We find the chance that any one man fulfilled all 48 prophecies to be 1 in 10^157. this is really a large number and it represents an extremely small chance. Let us try to visualize it. The silver dollar, which we have been using, is entirely too large. We must select a smaller object. The electron is about as small an object as we know of. It is so small that it will take 2.5 x 10^15 of them laid side by side to make a line, single file, one inch long. If we were going to count the electrons in this line one inch long, and counted 250 each minute, and if we counted day and night, it would take us 19,000,000 years to count just the one-inch line of electrons. If we had a cubic inch of these electrons and we tried to count them it would take us, counting steadily 250 each minute, 19,000,000 times 19,000,000 times 19,000,000 years or 6.9 x 10^21 years.

With this introduction, let us go back to our chance of 1 in 10^157. Let us suppose that we are taking this number of electrons, marking one, and thoroughly stirring it into the whole mass, then blindfolding a man and letting him try to find the right one. What chance has he of finding the right one? What kind of a pile will this number of electrons make? They make an inconceivably large volume. (Stoner, Science Speaks, 109, 110)

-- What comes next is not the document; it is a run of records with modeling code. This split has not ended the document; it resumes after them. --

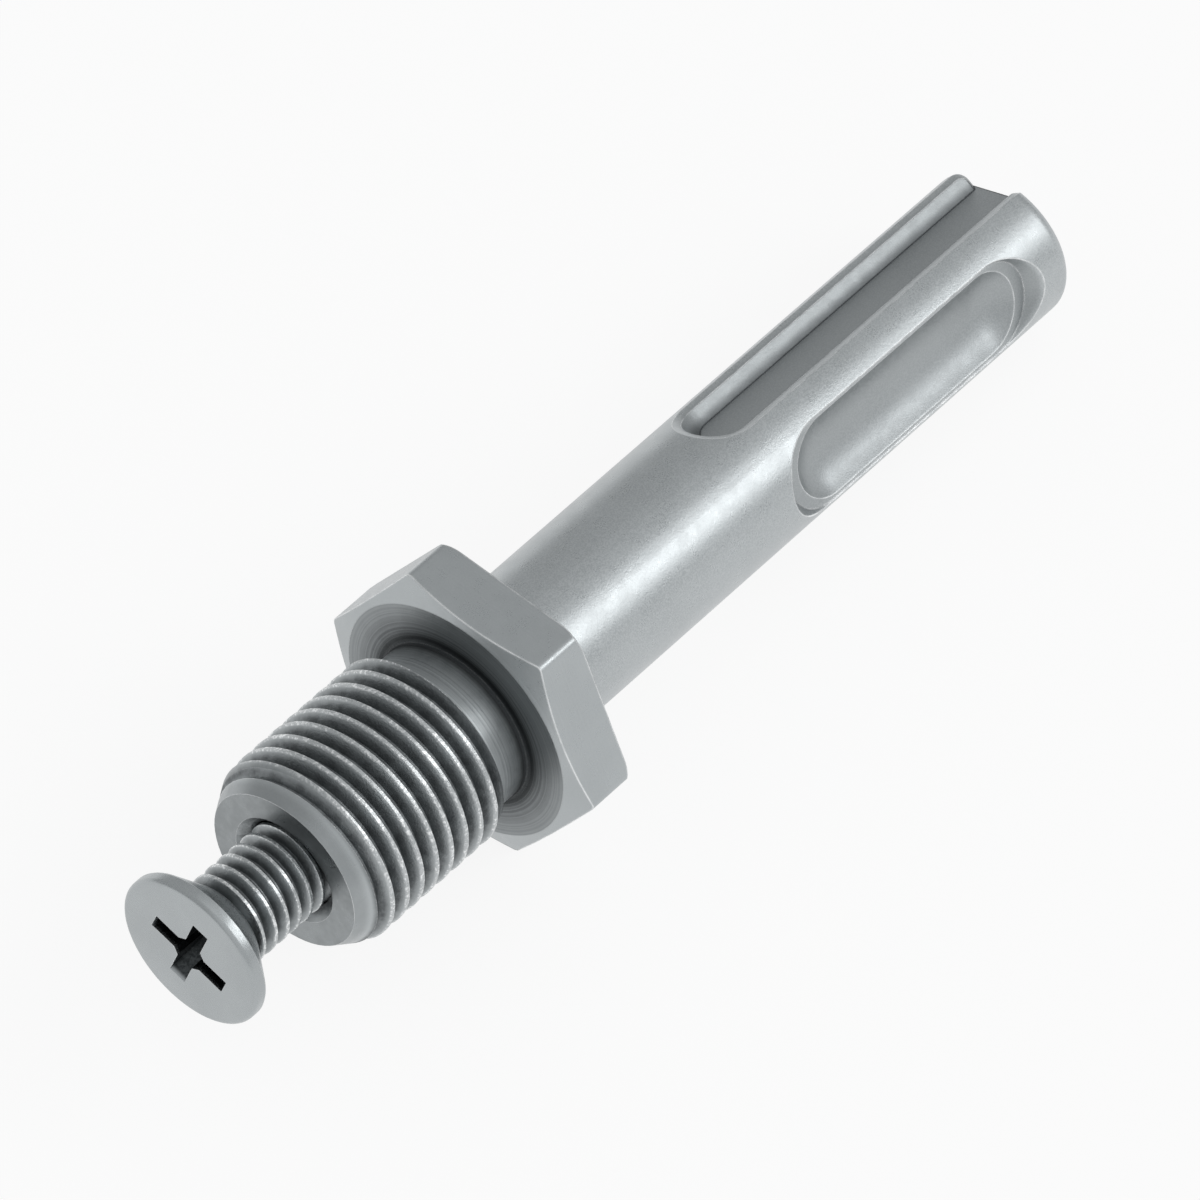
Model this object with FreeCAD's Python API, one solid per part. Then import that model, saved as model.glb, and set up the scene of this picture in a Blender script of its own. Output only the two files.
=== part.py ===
"""Adapter for a screw-on drill chuck: a grooved shank, a hex collar, a threaded stub and its screw.

Each piece is built along its own axis, which runs along +X from the screw's head to the shank's end, with
x = 0 on the collar's front face. Angles round the axis are in degrees from +Y towards +Z. The pieces are then
tilted into the attitude in which the adapter lies on a table, on one hex flat and the shank's end.
"""
import FreeCAD, Part
import math
import os

# Shank
shank_d = 10.0
shank_l = 46.5            # from the collar's rear face to the end face
shank_end_round = 0.9

# Open drive slots, cut by a tapered cutter that runs out of the shank's end
slot_count = 2
slot_angle = 66.8         # the first slot's middle
slot_reach = 27.63        # from the end face to the closed end's rim
slot_floor_w = 2.7
slot_floor_depth = 1.7    # under the shank's surface, at the slot's middle
slot_mouth_w = 4.46       # where the walls would meet the shank's surface if their edges were sharp
slot_edge_break = 0.32    # on each side of the mouth's edge

# Closed grooves for the locking balls: a flat-bottomed step with a round-bottomed trough in it
groove_count = 2
groove_angle = 156.8      # the first groove's middle
groove_end_gap = 3.25     # from the end face to the step's floor
step_l = 21.78            # of the step's floor
step_w = 5.86
step_depth = 1.08         # under the shank's surface, at the groove's middle
step_wall_angle = 34.0    # by which the step's walls lean outwards
trough_l = 19.93
trough_w = 5.46
trough_depth = 1.15       # under the step's floor
trough_end_gap = 0.92     # from the end of the step's floor to the trough, on the end-face side

# Hex collar
hex_across_flats = 17.0
hex_flat_angle = 90.0     # one flat's normal
hex_corner_round = 0.5
collar_l = 3.9
seat_d = 16.04            # the flat turned seat on the front face
seat_chamfer_angle = 21.0
collar_rear_round = 0.6   # on the rear corners, where the bar was turned

# Threaded stub, 1/2"-20 UNF, right-hand
stub_l = 14.75            # from the collar's front face to the stub's end
stub_thread_d = 12.6
stub_thread_pitch = 1.27
stub_thread_crest = 0.22
stub_thread_root = 0.16
stub_thread_flank = 30.0  # of each flank, from square to the axis
stub_face_d = 10.44
stub_lead_angle = 30.0    # of the lead chamfer, from the axis
stub_groove_at = 0.862    # from the stub's end to the first groove's middle, at angle 0
neck_d = 10.7
neck_l = 2.4              # from the collar's front face to the foot of the thread's shoulder
neck_shoulder_angle = 60.0
neck_fillet = 0.25
fillet_steps = 2

# Tapped hole for the screw
hole_clearance = 0.05     # round the screw's crests
hole_depth = 22.0
hole_mouth_d = 7.2
hole_mouth_angle = 90.0
drill_point_angle = 118.0

# Retaining screw, M6 x 1, left-hand
screw_out = 8.05          # from the stub's end to the head's front face
screw_l = 22.0
screw_thread_d = 5.8      # over the crests; the M6 x 1 groove itself is too fine for this solid
screw_tip_chamfer = 0.6
head_d = 9.95
head_rim_l = 0.57
head_edge_break = 0.2
head_cone_angle = 90.0
recess_span = 5.7
recess_wing_w = 1.05
recess_core_d = 2.5
recess_depth = 3.0
recess_tip_d = 1.7        # span of the wings at the recess's bottom
recess_angle = 14.3       # of the first wing
recess_draft = 0.2        # by which the core narrows on each side

sweep_past = 0.06         # by which a cutter stands clear of what it cuts

X = FreeCAD.Vector(1, 0, 0)
Y = FreeCAD.Vector(0, 1, 0)
Z = FreeCAD.Vector(0, 0, 1)
O = FreeCAD.Vector(0, 0, 0)


def vec(x, y, z):
    return FreeCAD.Vector(x, y, z)


def tan(degrees):
    return math.tan(math.radians(degrees))


def turned(profile):
    """The solid that a closed profile of (x, radius) points sweeps round the axis."""
    points = [vec(x, radius, 0) for x, radius in profile]
    face = Part.Face(Part.makePolygon(points + points[:1]))
    return face.revolve(O, X, 360)


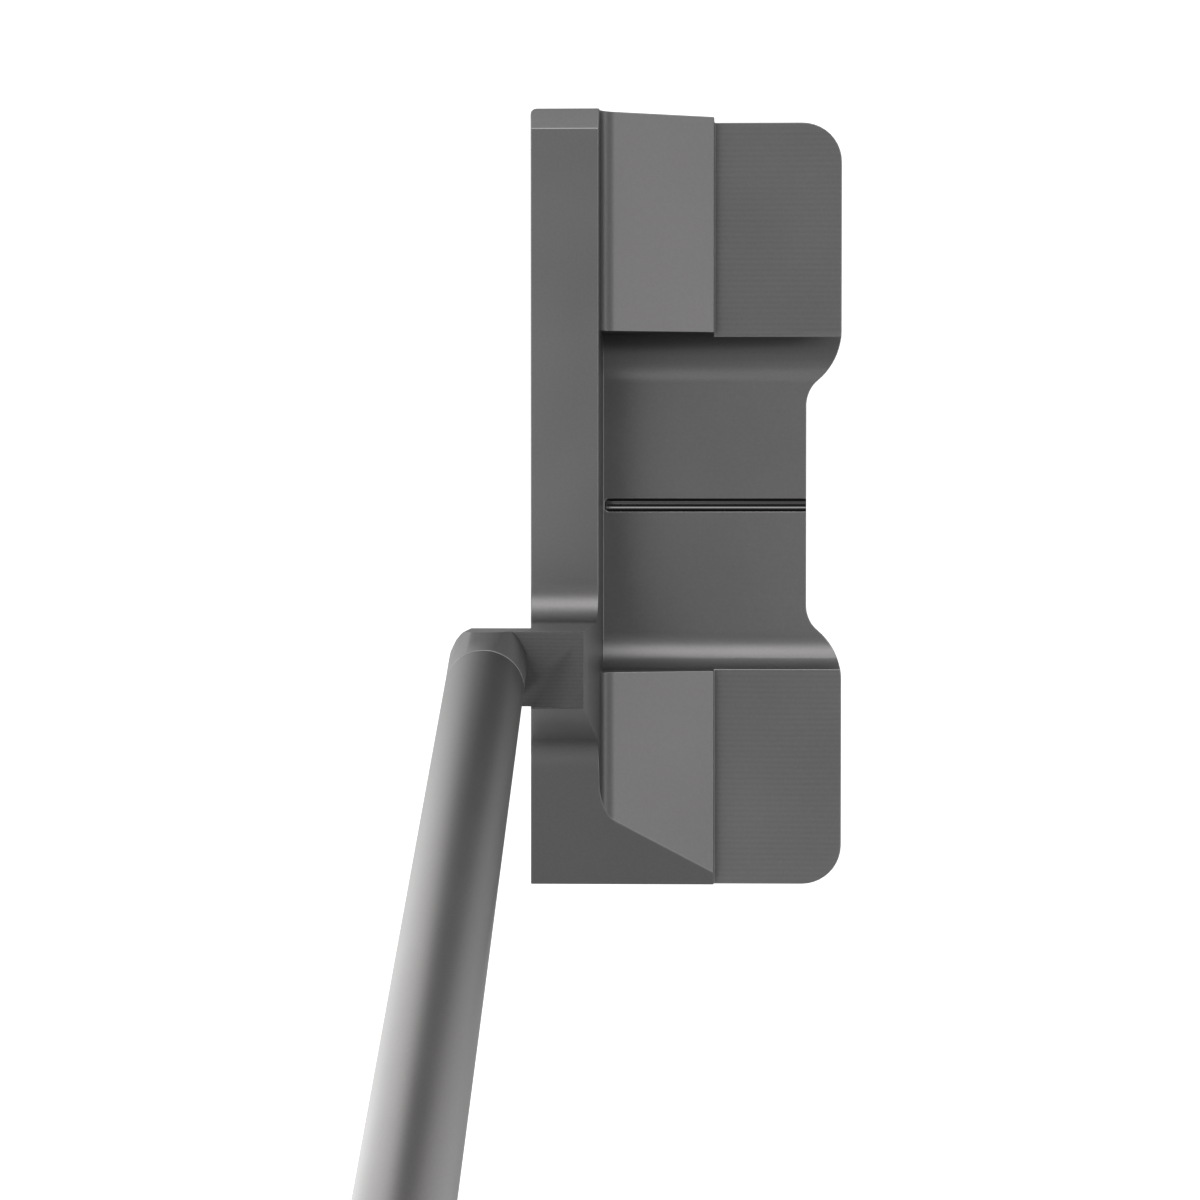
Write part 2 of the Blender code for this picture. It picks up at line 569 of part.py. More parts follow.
def build_weights(parts, cutters, weight_material, washer_material):
    edge = 0.4 * MM
    for side, x in WEIGHT_PLACES.items():
        place = Matrix.Translation((x, WEIGHT_Y, WEIGHT_SUNK))
        profile = [(0, WEIGHT_HEIGHT), (WEIGHT_RADIUS - edge, WEIGHT_HEIGHT)]
        profile += [(WEIGHT_RADIUS, WEIGHT_HEIGHT - edge), (WEIGHT_RADIUS, edge)]
        profile += [(WEIGHT_RADIUS - edge, 0), (0, 0)]
        weight = turned(f"{side}_weight", profile, place, parts)
        socket_place = Matrix.Translation((x, WEIGHT_Y, -MM))
        depth = MM + WEIGHT_SUNK + WEIGHT_SOCKET_DEPTH
        socket = rod(f"{side}_weight_socket", WEIGHT_SOCKET_RADIUS, depth, socket_place, cutters, 6)
        boolean(weight, socket, "DIFFERENCE")
        shade(weight, weight_material)

        seat = Matrix.Translation((x, WEIGHT_Y, WEIGHT_TOP + GAP))
        rim = WEIGHT_RADIUS - GAP
        ring = [(rim, WASHER_THICKNESS), (rim, 0), (WASHER_BORE, 0), (WASHER_BORE, WASHER_THICKNESS)]
        washer = turned(f"{side}_weight_washer", ring, seat, parts)
        shade(washer, washer_material)


# ---------------------------------------------------------------- shaft and grip
def shaft_profile():
    """Down the outer side from the butt to the tip, with the steps, then back up the bore."""
    rise = (SHAFT_BUTT_RADIUS - SHAFT_TIP_RADIUS) / SHAFT_STEPS
    outer = [(SHAFT_TIP_RADIUS, GAP)]
    for step in range(SHAFT_STEPS):
        height = SHAFT_TIP_PARALLEL + step * SHAFT_STEP_PITCH
        outer.append((SHAFT_TIP_RADIUS + step * rise, height))
        outer.append((SHAFT_TIP_RADIUS + (step + 1) * rise, height + SHAFT_STEP_CONE))
    outer.append((SHAFT_BUTT_RADIUS, JOINT_TO_BUTT))
    inner = [(radius - SHAFT_WALL, height) for radius, height in outer]
    return outer[::-1] + inner


def grip_section(inset):
    """The grip's outline at a station, inset from its outer skin: round below, a wider pistol
    shape with a flat for the thumbs on top."""
    low_end = JOINT_TO_BUTT - GRIP_LENGTH

    def section(station, angle):
        share = min(max((station - low_end) / GRIP_LENGTH, 0), 1)
        swell = share * share * (3 - 2 * share)
        half_width = GRIP_LOW_HALF_WIDTH + (GRIP_TOP_HALF_WIDTH - GRIP_LOW_HALF_WIDTH) * swell
        half_depth = GRIP_LOW_HALF_WIDTH + (GRIP_TOP_HALF_DEPTH - GRIP_LOW_HALF_WIDTH) * swell
        flat = half_depth * (1 - GRIP_FLAT_CUT * share)
        x = (half_depth - inset) * math.cos(angle)
        y = (half_width - inset) * math.sin(angle)
        return max(x, inset - flat), y

    return section


def round_section(radius):
    return lambda station, angle: (radius * math.cos(angle), radius * math.sin(angle))


def build_shaft_and_grip(parts, materials):
    shaft = turned("shaft", shaft_profile(), along_axis(0), parts, 28)
    shade(shaft, materials["shaft"])
    bore = SHAFT_TIP_RADIUS - SHAFT_WALL - GAP
    plug = rod("shaft_plug", bore, PLUG_LENGTH, along_axis(SPIGOT_LENGTH + GAP), parts, 24)
    shade(plug, materials["foam"])

    low_end = JOINT_TO_BUTT - GRIP_LENGTH
    stations = [low_end + GRIP_LENGTH * step / GRIP_STATIONS for step in range(GRIP_STATIONS + 1)]
    tape_inner = SHAFT_BUTT_RADIUS + GAP
    tape_outer = tape_inner + TAPE_THICKNESS
    core_bore = tape_outer + GAP
    ends = [low_end, JOINT_TO_BUTT]
    tape = sleeve("grip_tape", ends, round_section(tape_outer), round_section(tape_inner), parts)
    core_outer = grip_section(GRIP_SKIN + GAP)
    core = sleeve("grip_core", stations, core_outer, round_section(core_bore), parts)
    skin = sleeve("grip_skin", stations, grip_section(0), grip_section(GRIP_SKIN), parts)
    cap_low = JOINT_TO_BUTT + GAP
    cap_high = JOINT_TO_BUTT + CAP_THICKNESS
    edge = CAP_THICKNESS * 0.3

    def cap_outer(station, angle):
        inset = max(station - (cap_high - edge), 0)
        return grip_section(inset)(station, angle)

    levels = [cap_low, cap_high - edge, cap_high - edge / 2, cap_high]
    cap = sleeve("grip_cap", levels, cap_outer, round_section(CAP_VENT_RADIUS), parts)
    shade(tape, materials["tape"])
    shade(core, materials["foam"])
    shade(skin, materials["grip"])
    shade(cap, materials["cap"])


def build_putter():
    clear_scene()
    parts = new_collection("blade_putter")
    cutters = new_collection("cutters")
    anodised = finish_material("dark_anodised_head", (0.12, 0.118, 0.12), 0.38, 0.9)
    enamel = finish_material("black_enamel", (0.008, 0.008, 0.009), 0.12, 0.0)
    plate = finish_material("stainless_plate", (0.42, 0.41, 0.40), 0.3, 1.0)
    pad = finish_material("damping_elastomer", (0.03, 0.03, 0.03), 0.8, 0.0)
    screw = finish_material("screw_steel", (0.30, 0.30, 0.30), 0.3, 1.0)
    weight = finish_material("weight_steel", (0.35, 0.34, 0.33), 0.32, 1.0)
    washer = finish_material("washer_nylon", (0.55, 0.53, 0.48), 0.5, 0.0)
    build_head(parts, cutters, anodised)
    build_sight_line(parts, enamel)
    build_sole(parts, cutters, plate, pad, screw)
    build_weights(parts, cutters, weight, washer)
    build_shaft_and_grip(parts, {
        "shaft": finish_material("satin_dark_shaft", (0.14, 0.135, 0.135), 0.35, 0.9),
        "foam": finish_material("grip_foam", (0.06, 0.06, 0.06), 0.9, 0.0),
        "tape": finish_material("paper_tape", (0.6, 0.56, 0.45), 0.8, 0.0),
        "grip": finish_material("grip_skin", (0.035, 0.035, 0.036), 0.6, 0.0),
        "cap": finish_material("grip_cap_rubber", (0.03, 0.03, 0.03), 0.5, 0.0),
    })
    hide_cutters(cutters)


build_putter()
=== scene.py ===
import math

import bpy
from mathutils import Matrix, Vector


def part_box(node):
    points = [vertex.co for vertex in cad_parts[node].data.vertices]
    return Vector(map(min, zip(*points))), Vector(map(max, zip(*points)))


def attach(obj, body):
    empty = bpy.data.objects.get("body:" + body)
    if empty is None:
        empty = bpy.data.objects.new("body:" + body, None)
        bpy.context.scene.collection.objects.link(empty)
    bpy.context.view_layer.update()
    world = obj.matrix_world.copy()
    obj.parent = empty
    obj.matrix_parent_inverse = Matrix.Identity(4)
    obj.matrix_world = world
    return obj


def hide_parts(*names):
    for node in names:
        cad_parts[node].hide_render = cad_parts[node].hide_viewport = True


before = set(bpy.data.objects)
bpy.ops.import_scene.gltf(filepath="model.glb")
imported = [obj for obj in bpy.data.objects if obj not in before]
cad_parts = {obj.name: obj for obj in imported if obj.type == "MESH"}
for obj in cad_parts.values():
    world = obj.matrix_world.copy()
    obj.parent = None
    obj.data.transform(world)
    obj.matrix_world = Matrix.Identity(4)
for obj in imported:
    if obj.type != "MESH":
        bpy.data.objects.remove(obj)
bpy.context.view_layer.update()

# ---------------------------------------------------------------------------------------------
# The studio. The club stands on its sole as the player sees it, on a white sweep. Big soft
# panels stand at the face side, the toe and the rear, and the ceiling above the head is dark.
# ---------------------------------------------------------------------------------------------
MM = 0.001
WHITE = (1, 1, 1, 1)
FLOOR_SIZE = 6.0
FLOOR_DROP = 0.05 * MM                 # the floor lies this far under the sole
FLOOR_PAINT = (0.35, 0.35, 0.35, 1)
FLOOR_GLOW = 0.16                      # under the head
FACE_SIDE_GLOW = 2.1
FACE_SIDE_BAND = (-30 * MM, -130 * MM)
REAR_GLOW = 1.15
REAR_BAND = (30 * MM, 110 * MM)
SKY_SIDES = 0.50
SKY_OVERHEAD = 0.03
OVERHEAD_BAND = (0.975, 0.996)         # upward part of a direction, where the dark ceiling begins
EYE = Vector((-0.8, 5.92, 568.0)) * MM
HEELWARD_LEAN = 0.02663
FACEWARD_LEAN = -0.03409
SENSOR_WIDTH = 36.0
LENS = 113.0
NEAR_LIMIT = 0.01

bpy.context.scene.view_settings.view_transform = "Standard"


def maths(tree, operation, first, second=None, third=None):
    """A Math node fed by sockets or numbers; returns its output."""
    node = tree.nodes.new("ShaderNodeMath")
    node.operation = operation
    for slot, value in zip(node.inputs, (first, second, third)):
        if value is None:
            continue
        if isinstance(value, (int, float)):
            slot.default_value = value
        else:
            tree.links.new(value, slot)
    return node.outputs[0]


def ramp(tree, value, low, high, at_low, at_high):
    """A smooth change from one number to another as the value goes from low to high."""
    node = tree.nodes.new("ShaderNodeMapRange")
    node.interpolation_type = "SMOOTHSTEP"
    for slot, number in zip(list(node.inputs)[1:5], (low, high, at_low, at_high)):
        slot.default_value = number
    tree.links.new(value, node.inputs["Value"])
    return node.outputs[0]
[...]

There are many other attestations of the divine origin of the Bible both in terms of the things it reports and the specific prophesies it makes that we can go into if need be, but the convergence of 60+ prophesies made by multiple authors over the course of a couple of thousand years in the person of Jesus Christ of Nazareth cannot be easily ignored.

-dan

1 comment:

  1. Hmm, there are a few major problems with this entire line of reasoning:

    1 - People at the time of Christ were well aware of the prophecies of the Old Testament, and anyone wishing to establish Jesus as the Messiah would likely seek to draw as many parallels between the prophecies and Jesus' life as possible. This is a problem because the literal truth of the New Testament has not been established. How are we to know that the authors of the New Testament didn't exaggerate things, twist facts, or even make things up completely?

    2 - The passages indicated in the Old Testament are almost universally vague. For example, the prophecy that was supposedly fulfilled when Herod ordered the slaughter of the infants is found within a larger passage which is clearly poetic. If we take the entire passage as literal, it was clearly either speaking of some other time, or was never fulfilled. If we take the entire passage as allegorical, what justification is there for claiming it as prophesying Herod's order? If we single out the verse you indicate as literal, while taking the rest of the passage as allegorical, we're being intellectually inconsistent. There is no clear justification for taking just one small section as literally; other than the hindsight of having access to the narrative of Jesus' life.

    3 - Even if we grant that the narrative of Jesus fulfills prophecies made in the Old Testament, we haven't presented evidence that those portions of the Bible are actually true. To do so requires evidence outside the Bible. For example, I believe the New Testament references cities and locations that literally existed because there are many, many records of those same place names in external sources. Further, archaeology supports the existence of those locations very, very well.

    4 - To perform statistical analysis on vague prophecies for which there is no external evidence for having been fulfilled is meaningless. Yes, you can come up with a large number, but if the assumptions underlying the number are not justified, neither is the number.